The little park on Mill Street near the entrance to the Plug Pond Recreation Area is buzzing with construction activities.
As part of a new Vietnam Memorial under construction in Mill Brook Park, workers are installing handicap-accessible paths that will soon be paved in brick. Workers are also setting concrete footings for monuments that will arrive this summer.
"We will finish this year, on time and under budget," said Ralph Basiliere, chairman of the city's Vietnam Memorial Commission. "Our tentative date for completion is sometime in August, with a possible ribbon cutting in October."
Basiliere was appointed chairman of the commission by Mayor James Fiorentini and was tasked with developing the new memorial.
"The mayor charged me from the beginning with ensuring that our Vietnam veterans came first," Basiliere said.
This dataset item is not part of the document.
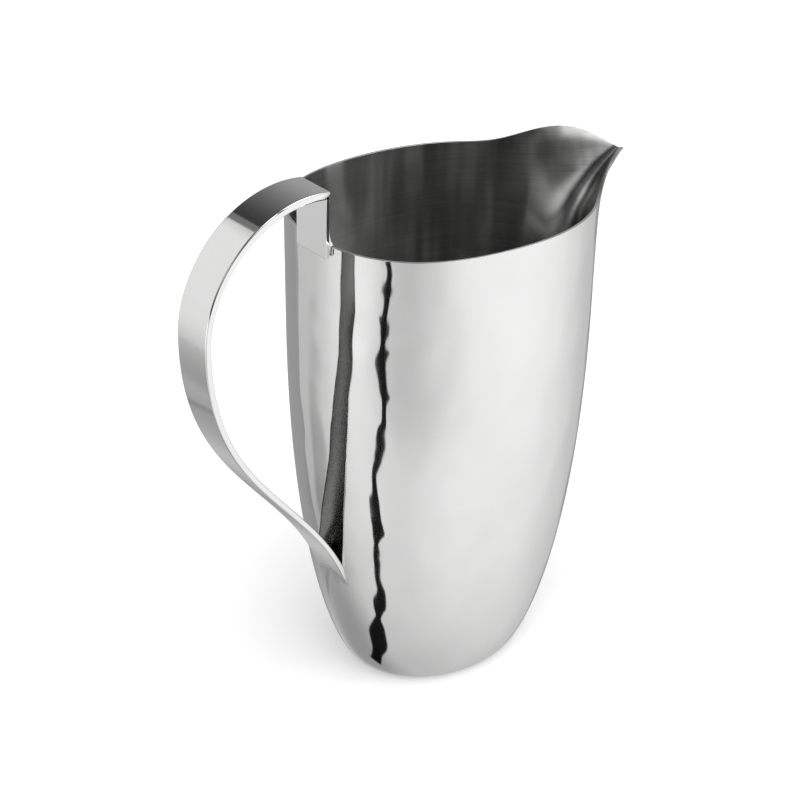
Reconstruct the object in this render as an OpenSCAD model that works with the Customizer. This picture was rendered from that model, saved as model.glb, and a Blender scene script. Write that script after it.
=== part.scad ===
// Pouring pitcher of polished sheet steel, with an oval bowl, a pulled spout and a flat strap handle.
// The base stands on z = 0 with its middle at the origin, the spout points along +X and the
// handle lies along -X. All lengths are millimetres.

/* [Bowl] */
// Height of the rim beside the handle
rim_h = 214; // [185:1:245]
// Thickness of the bowl's sheet
wall = 1; // [0.8:0.1:1.4]
// Mean radius of the oval base
base_r = 32.6; // [27:0.1:38]
// Mean radius of the oval bowl once it stops widening
top_r = 58.5; // [53:0.1:64]
// Height at which the bowl stops widening
swell_h = 162.5; // [145:0.5:180]
// Length of the base's oval as a share of its mean diameter
base_stretch_share = 1.13; // [1.1:0.005:1.16]
// Length of the rim's oval as a share of its mean diameter
rim_stretch_share = 1.146; // [1.12:0.002:1.17]

/* [Spout] */
// How far the rim sinks from the handle towards the spout
rim_fall = 7.3; // [4:0.1:11]
// How far the spout is pulled out past the oval
spout_reach = 31; // [24:0.5:36]
// How far down from the rim the spout is pulled
spout_depth = 54; // [44:1:64]
// How far the rim climbs into the spout's lip
spout_lift = 25.8; // [22:0.2:29]
// How far the middle of the lip turns down again
spout_droop = 30; // [26:0.2:34]
// Angle from the middle of the spout to its shoulder, in degrees
spout_angle = 52; // [46:1:58]

/* [Handle] */
// Width of the strap
strap_w = 17.5; // [14:0.5:20]
// Thickness of the strap at its upper end
strap_t = 3.3; // [2.6:0.1:3.8]
// Thickness of the strap at its foot
strap_foot_t = 2.2; // [1.8:0.1:2.6]
// Height of the strap's top above the rim
handle_rise = 24.7; // [20:0.1:28]
// Outer radius of the strap's upper bend
bend_r = 49; // [44:0.1:54]
// Distance from the bowl's back to the middle of the upper bend
bend_set_back = 11; // [9:0.1:13]
// How far the strap's upper end passes over the leg's back
strap_overhang = 0.85; // [0.4:0.05:1.2]
// Height at which the strap's foot dies into the bowl
foot_h = 48.5; // [45:0.5:56]
// How far the strap's foot would run on into the wall before it is trimmed
foot_sink = 1.9; // [1.7:0.1:2.6]
// Angle of the strap's foot from upright, in degrees
foot_lean_angle = 16.6; // [15:0.2:19]
// Thickness of the upright leg under the strap's upper end
leg_t = 1.9; // [1.5:0.1:2.4]
// How far the leg laps down over the rim
leg_lap = 4.5; // [3.5:0.1:6]

/* [Welds] */
// Width of the welded seam round the base
seam_w = 1.2; // [0.8:0.1:1.6]
// Gap behind the leg that the weld fills
leg_gap = 0.15; // [0.1:0.05:0.3]
// Height of the weld's fillet above the rim, behind the leg
fillet_h = 9.5; // [7:0.5:12]
// Depth of the weld's fillet from the leg's back
fillet_t = 2.9; // [2.6:0.1:3.2]
// How far the weld laps down inside the rim
fillet_lap = 5; // [4:0.5:7]
// How far the small weld under the strap's end runs down the leg's back
corner_h = 1.8; // [1:0.1:3]
// How far that weld stands out past the strap's lower corner
corner_t = 0.4; // [0.2:0.05:0.6]
// Size of the bead round the strap's foot
foot_bead = 0.7; // [0.5:0.1:1]

/* [Hidden] */

// How early and how roundly the bowl's profile swells
swell_early_share = 2.25;
swell_round_share = 1.56;
// How much blunter than an ellipse the rim is behind and in front
rear_blunt_share = 0.23;
front_blunt_share = 0.11;
// How slender the spout is, how pointed its tip is, how it curls out and how far its sides spread
spout_slender_share = 4.1;
spout_point_share = 3.8;
spout_curl_share = 3;
spout_side_share = 0.25;
// How far the lower bend runs straight out of the grip and into the foot, against the bend's radius
grip_pull_share = 1.435;
foot_pull_share = 1.164;

// The bowl's grid of facets, closer together at the spout, the base and the rim
cols = 80;
rows = 26;
col_crowd_share = 0.35;
row_crowd_share = 0.85;
// Steps over which a surface's slope is measured
nudge_angle = 0.5;
nudge_share = 0.002;
// The part of that grid that lies behind the handle, and the rows beside its foot and its leg
back_cols = 4;
foot_row_first = 5;
foot_row_last = 16;
leg_row_first = 20;
// Facets along the strap's two bends
bend_steps = 22;
belly_steps = 26;
fillet_steps = 8;

back_x = half_len(rim_h);
leg_back_x = back_x + leg_gap;
grip_h = rim_h + handle_rise;
bend_x = back_x + bend_set_back;
bend_z = grip_h - bend_r;
foot_x = half_len(foot_h) - foot_sink;
// How deep behind the bowl's surface the handle's foot is trimmed away
trim_depth = 4*(strap_t + foot_sink);

// Mean radius, length and width of the oval bowl at height z
function mean_r(z) =
    let (gone = pow(max(0, 1 - z/swell_h), swell_early_share))
    base_r + (top_r - base_r)*pow(max(0, 1 - gone), 1/swell_round_share);
function stretch(z) = base_stretch_share + (rim_stretch_share - base_stretch_share)*z/rim_h;
function half_len(z) = mean_r(z)*stretch(z);
function half_wid(z) = mean_r(z)/stretch(z);
function blunt(a, z) = (cos(a) < 0 ? rear_blunt_share : front_blunt_share)*pow(cos(a), 2)*z/rim_h;

// Share of the spout's pull at angle a round the rim: 1 at its tip, 0 from its shoulders on
function spout_pull(a) =
    let (near = max(0, 1 - abs(a)/spout_angle))
    pow(near, spout_slender_share)*(1 + spout_point_share*(1 - near));

// Height of the rim at angle a: it sinks gently to the spout's shoulders, climbs into the lip
// and turns down at the tip
function rim_z(a) =
    let (front = (1 + cos(a))/2, pull = spout_pull(a))
    rim_h - rim_fall*front*front*(3 - 2*front) + spout_lift*pull - spout_droop*pull*pull;

// A point of the bowl's outer surface, at angle a and at a share up of the way from base to rim
function outer_pt(a, up) =
    let (
        top = rim_z(a),
        z = up*top,
        curl = pow(max(0, 1 - (top - z)/spout_depth), spout_curl_share),
        pull = spout_pull(a)*curl
    )
    [
        half_len(z)*cos(a) + spout_reach*pull,
        half_wid(z)*sin(a)*(1 + blunt(a, z))*(1 + spout_side_share*pull),
        z
    ];

// The direction out of that surface. The wall leaves the flat base level.
function outer_dir(a, up) =
    let (
        du = min(nudge_share, up/2),
        round_step = outer_pt(a + nudge_angle, up) - outer_pt(a - nudge_angle, up),
        rise_step = outer_pt(a, up + du) - outer_pt(a, up - du),
        dir = cross(round_step, rise_step)
    )
    up == 0 ? [0, 0, -1] : dir/norm(dir);

// Angles of the grid's columns, from -180 to 180 with 0 at the spout, and shares of its rows
function col_angle(j) =
    let (even = 360*j/cols, a = even - col_crowd_share*sin(even)*180/PI)
    a > 180 ? a - 360 : a;
function row_share(i) = i/rows - row_crowd_share*sin(360*i/rows)/(2*PI);

// Points of the grid's rows and columns, moved out of the surface by a distance and along a vector
function grid(row_list, col_list, out, shift) = [
    for (i = row_list)
        for (j = col_list)
            outer_pt(col_angle(j), row_share(i)) + out*outer_dir(col_angle(j), row_share(i)) + shift
];

// Two triangles for the four corners of a facet, named clockwise from outside
function facet(a, b, c, d) = [[a, b, c], [a, c, d]];

// Faces between an outer and an inner grid of nr rows and nc columns. A looped one closes on itself.
function skin(nr, nc, looped) =
    let (deep = nr*nc, last = looped ? nc - 1 : nc - 2)
    [
        for (i = [0 : nr - 2])
            for (j = [0 : last])
                let (a = i*nc + j, b = i*nc + (j + 1)%nc)
                each concat(
                    facet(a, a + nc, b + nc, b),
                    facet(a + deep, b + deep, b + nc + deep, a + nc + deep)
                ),
        for (j = [0 : last])
            let (a = j, b = (j + 1)%nc, top = (nr - 1)*nc)
            each concat(
                facet(a, b, b + deep, a + deep),
                facet(b + top, a + top, a + top + deep, b + top + deep)
            ),
        if (!looped)
            for (i = [0 : nr - 2])
                let (a = i*nc, b = i*nc + nc - 1)
                each concat(
                    facet(a + deep, a + nc + deep, a + nc, a),
                    facet(b, b + nc, b + nc + deep, b + deep)
                )
    ];

module sheet(outside, inside, nr, nc, looped) {
    polyhedron(points = concat(outside, inside), faces = skin(nr, nc, looped), convexity = 10);
}

// A piece of the bowl's back, between its surface moved out and its surface moved in and along X
module back_piece(first, last, out, in, shift) {
    row_list = [first : last];
    col_list = [cols/2 - back_cols : cols/2 + back_cols];
    sheet(
        grid(row_list, col_list, out, [0, 0, 0]),
        grid(row_list, col_list, -in, [shift, 0, 0]),
        last - first + 1, 2*back_cols + 1, false
    );
}

// The oval of the base, drawn in by an inset
module base_oval(inset) {
    polygon([
        for (j = [0 : cols - 1])
            [(half_len(0) - inset)*cos(col_angle(j)), (half_wid(0) - inset)*sin(col_angle(j))]
    ]);
}

// The strap's outer line, each point with the direction towards its inner face: the upper bend
// from the strap's end down to the grip, then one sweep down to the foot
bend_first_angle = acos((bend_x - leg_back_x + strap_overhang)/bend_r);
upper_line = [
    for (k = [0 : bend_steps])
        let (a = bend_first_angle + (180 - bend_first_angle)*k/bend_steps)
        [[bend_r*cos(a) - bend_x, bend_z + bend_r*sin(a)], [-cos(a), -sin(a)]]
];
sweep_ends = [
    [-bend_x - bend_r, bend_z],
    [-bend_x - bend_r, bend_z - grip_pull_share*bend_r],
    [
        -foot_x - foot_pull_share*bend_r*sin(foot_lean_angle),
        foot_h + foot_pull_share*bend_r*cos(foot_lean_angle)
    ],
    [-foot_x, foot_h]
];
function sweep_pt(p, s) =
    pow(1 - s, 3)*p[0] + 3*pow(1 - s, 2)*s*p[1] + 3*(1 - s)*s*s*p[2] + pow(s, 3)*p[3];
function sweep_dir(p, s) =
    let (
        d = pow(1 - s, 2)*(p[1] - p[0]) + 2*(1 - s)*s*(p[2] - p[1]) + s*s*(p[3] - p[2]),
        unit = d/norm(d)
    )
    [-unit[1], unit[0]];
lower_line = [
    for (k = [1 : belly_steps])
        [sweep_pt(sweep_ends, k/belly_steps), sweep_dir(sweep_ends, k/belly_steps)]
];
strap_line = concat(upper_line, lower_line);

function strap_depth(k) = strap_t + (strap_foot_t - strap_t)*k/(len(strap_line) - 1);

// The middle and the lower corner of the strap's upper end
end_mid = upper_line[0][0] + strap_depth(0)/2*upper_line[0][1];
end_low = upper_line[0][0] + strap_depth(0)*upper_line[0][1];

// A profile in the X-Z plane, made as wide as the strap and a little more on each side
module across(more = 0) {
    width = strap_w + 2*more;
    translate([0, width/2, 0])
        rotate([90, 0, 0])
            linear_extrude(height = width, convexity = 10)
                children();
}

// The strap before its foot is trimmed, grown all round by a margin
module strap_blank(grow = 0) {
    last = len(strap_line) - 1;
    across(grow)
        polygon(concat(
            [for (k = [0 : last]) strap_line[k][0] - grow*strap_line[k][1]],
            [for (k = [last : -1 : 0]) strap_line[k][0] + (strap_depth(k) + grow)*strap_line[k][1]]
        ));
}

module body_shell() {
    row_list = [0 : rows];
    col_list = [0 : cols - 1];
    color([0.80, 0.81, 0.82])
        sheet(
            grid(row_list, col_list, 0, [0, 0, 0]),
            grid(row_list, col_list, -wall, [0, 0, 0]),
            rows + 1, cols, true
        );
}

module base_disc() {
    color([0.70, 0.71, 0.72])
        linear_extrude(height = wall)
            base_oval(seam_w);
}

// The seam joins the disc to the sheet's lower edge
module base_seam() {
    color([0.62, 0.63, 0.64])
        linear_extrude(height = wall)
            difference() {
                base_oval(0);
                base_oval(seam_w);
            }
}

module handle_strap() {
    color([0.86, 0.87, 0.88])
        difference() {
            strap_blank();
            back_piece(foot_row_first, foot_row_last, 0, 0, trim_depth);
        }
}

// The upright leg stands from just below the rim up to the underside of the strap
module handle_leg() {
    color([0.84, 0.85, 0.86])
        difference() {
            across()
                polygon([
                    [-leg_back_x - leg_t, rim_h - leg_lap],
                    [-leg_back_x, rim_h - leg_lap],
                    [-leg_back_x, end_mid[1]],
                    [-leg_back_x - leg_t, end_mid[1]]
                ]);
            strap_blank();
        }
}

// The weld fills the wedge between the flat leg and the round wall, and runs up behind the leg
// in a hollow fillet
module leg_weld() {
    hollow = [
        for (k = [0 : fillet_steps])
            let (a = 90*k/fillet_steps)
            [-leg_back_x + fillet_t*(1 - cos(a)), rim_h + fillet_h*(1 - sin(a))]
    ];
    color([0.66, 0.67, 0.68])
        difference() {
            across()
                polygon(concat(
                    hollow,
                    [
                        [-leg_back_x + (wall + fillet_t)/2, rim_h - fillet_lap],
                        [-leg_back_x, rim_h - leg_lap]
                    ]
                ));
            back_piece(leg_row_first, rows, 0, wall, 0);
        }
}

// The small weld fills the corner between the leg's back and the strap's end, and laps up that end
module corner_weld() {
    color([0.66, 0.67, 0.68])
        difference() {
            across()
                polygon([
                    [-leg_back_x, end_low[1] - corner_h],
                    [end_low[0] + corner_t, end_low[1]],
                    end_mid,
                    [-leg_back_x, end_mid[1]]
                ]);
            strap_blank();
        }
}

// A thin bead round the strap's foot, no thicker than its own size
module foot_weld() {
    color([0.66, 0.67, 0.68])
        difference() {
            intersection() {
                strap_blank(foot_bead);
                back_piece(foot_row_first, foot_row_last, foot_bead, 0, 0);
            }
            strap_blank();
        }
}

body_shell();
base_disc();
base_seam();
handle_strap();
handle_leg();
leg_weld();
corner_weld();
foot_weld();
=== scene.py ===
"""A pouring pitcher of polished sheet steel, standing on a white table.

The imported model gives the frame: metres, the base's middle at the origin, +Z up, the spout
along +X and the handle along -X. The bowl, strap, leg and welds are shown as finer surfaces
worked out from the same sizes as the CAD solids, which they replace.
"""

import math

import bpy
import numpy as np
from mathutils import Matrix


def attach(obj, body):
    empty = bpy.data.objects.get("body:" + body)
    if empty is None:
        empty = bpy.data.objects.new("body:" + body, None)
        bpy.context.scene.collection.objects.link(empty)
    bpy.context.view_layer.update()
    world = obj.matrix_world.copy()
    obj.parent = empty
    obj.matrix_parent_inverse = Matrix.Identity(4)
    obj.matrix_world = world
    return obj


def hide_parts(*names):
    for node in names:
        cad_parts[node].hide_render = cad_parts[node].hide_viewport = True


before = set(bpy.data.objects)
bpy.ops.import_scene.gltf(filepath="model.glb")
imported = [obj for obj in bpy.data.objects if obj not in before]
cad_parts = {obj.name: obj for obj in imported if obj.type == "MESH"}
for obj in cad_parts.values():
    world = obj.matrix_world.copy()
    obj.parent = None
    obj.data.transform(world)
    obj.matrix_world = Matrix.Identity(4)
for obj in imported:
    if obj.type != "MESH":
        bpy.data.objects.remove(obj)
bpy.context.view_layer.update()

MM = 0.001
QUARTER_TURN = 0.25

# Sizes of the bowl, as in the CAD source, in millimetres and shares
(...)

A disabled Marine Corps veteran who served in 33 countries and five deployments from 1984 to 1988, Ralph Basiliere is the nephew of Ralph Basiliere, the first Haverhill resident killed in Vietnam and the person for whom the Basiliere Bridge is named.
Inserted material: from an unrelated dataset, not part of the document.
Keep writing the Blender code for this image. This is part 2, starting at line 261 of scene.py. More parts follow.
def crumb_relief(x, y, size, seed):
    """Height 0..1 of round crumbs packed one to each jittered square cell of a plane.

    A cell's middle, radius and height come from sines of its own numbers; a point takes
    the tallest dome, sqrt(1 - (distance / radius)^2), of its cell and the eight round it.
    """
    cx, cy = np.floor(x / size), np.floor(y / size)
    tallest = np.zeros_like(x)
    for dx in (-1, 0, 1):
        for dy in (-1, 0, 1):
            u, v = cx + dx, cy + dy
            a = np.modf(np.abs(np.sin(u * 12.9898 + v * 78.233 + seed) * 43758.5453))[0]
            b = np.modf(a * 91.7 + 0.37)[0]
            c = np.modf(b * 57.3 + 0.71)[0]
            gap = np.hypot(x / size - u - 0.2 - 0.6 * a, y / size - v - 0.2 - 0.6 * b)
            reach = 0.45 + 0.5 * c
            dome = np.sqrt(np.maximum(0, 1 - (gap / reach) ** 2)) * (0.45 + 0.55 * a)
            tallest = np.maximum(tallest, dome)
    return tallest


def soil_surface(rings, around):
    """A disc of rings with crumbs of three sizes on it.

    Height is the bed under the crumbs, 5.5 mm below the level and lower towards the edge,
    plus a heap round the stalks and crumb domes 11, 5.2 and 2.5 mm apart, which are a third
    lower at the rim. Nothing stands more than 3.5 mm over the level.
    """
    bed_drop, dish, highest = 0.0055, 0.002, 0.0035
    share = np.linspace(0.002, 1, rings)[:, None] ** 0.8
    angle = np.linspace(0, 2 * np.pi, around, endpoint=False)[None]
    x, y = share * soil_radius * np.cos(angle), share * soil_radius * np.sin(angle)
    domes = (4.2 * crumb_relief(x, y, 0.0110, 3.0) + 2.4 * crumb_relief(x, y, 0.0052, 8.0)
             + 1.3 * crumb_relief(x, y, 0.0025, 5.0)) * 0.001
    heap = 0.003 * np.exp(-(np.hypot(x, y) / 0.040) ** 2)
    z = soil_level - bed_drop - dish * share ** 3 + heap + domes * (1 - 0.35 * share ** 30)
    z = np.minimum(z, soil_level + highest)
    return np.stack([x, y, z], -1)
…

Basiliere recently toured the memorial site to gauge progress being made and pointed out some of the features being installed.
Basiliere noted that a circular concrete ring at the northern end of the walkway will contain a new "13 memorial" honoring the 13 Haverhill men who were killed in the war. Their names appeared on a monument that was originally placed near the foot of the Basiliere Bridge and was moved in 2018 to the park.
"We decommissioned it and buried it on site," Basilere said of the original memorial that had been vandalized.
All of the new monuments will bear the spelling "Viet Nam," as it was noted on that original monument.
The new memorial will include four granite markers with brass plaques displaying information about topics such as Agent Orange, a defoliant used by the United States during the Vietnam War which resulted in many health problems for veterans. Benches and shade trees are part of the project.
City Councilor Melinda Barrett, a member of the commission directing work at the memorial, said she hopes that future generations of people will learn about the war and Haverhill's losses through these educational markers and through an app that will be created.
A 7-ton, 13-foot-tall granite obelisk will honor everyone from Haverhill who served in the war.
"All of the granite monuments are being cut from the same Barre, Vermont, granite quarry the original monument came from," Basiliere said, "and they are being installed by the same company, Atwood Memorial, which installed the original memorial noting Haverhill's 13 dead."
The roughly $175,000 project is being funded through a mix of state grants, private donations, and in-kind donations and services including from the city's Department of Public Works, which provided trees and granite curbing.
Design and construction services were donated by Davco Excavating, Ram Engineering, Cutting Edge Lawn Service, Zodiac Environmental, architect Fred Clark and Allied Paving. The Haverhill Exchange Club and Linwood Cemetery donated the memorial's flag pole.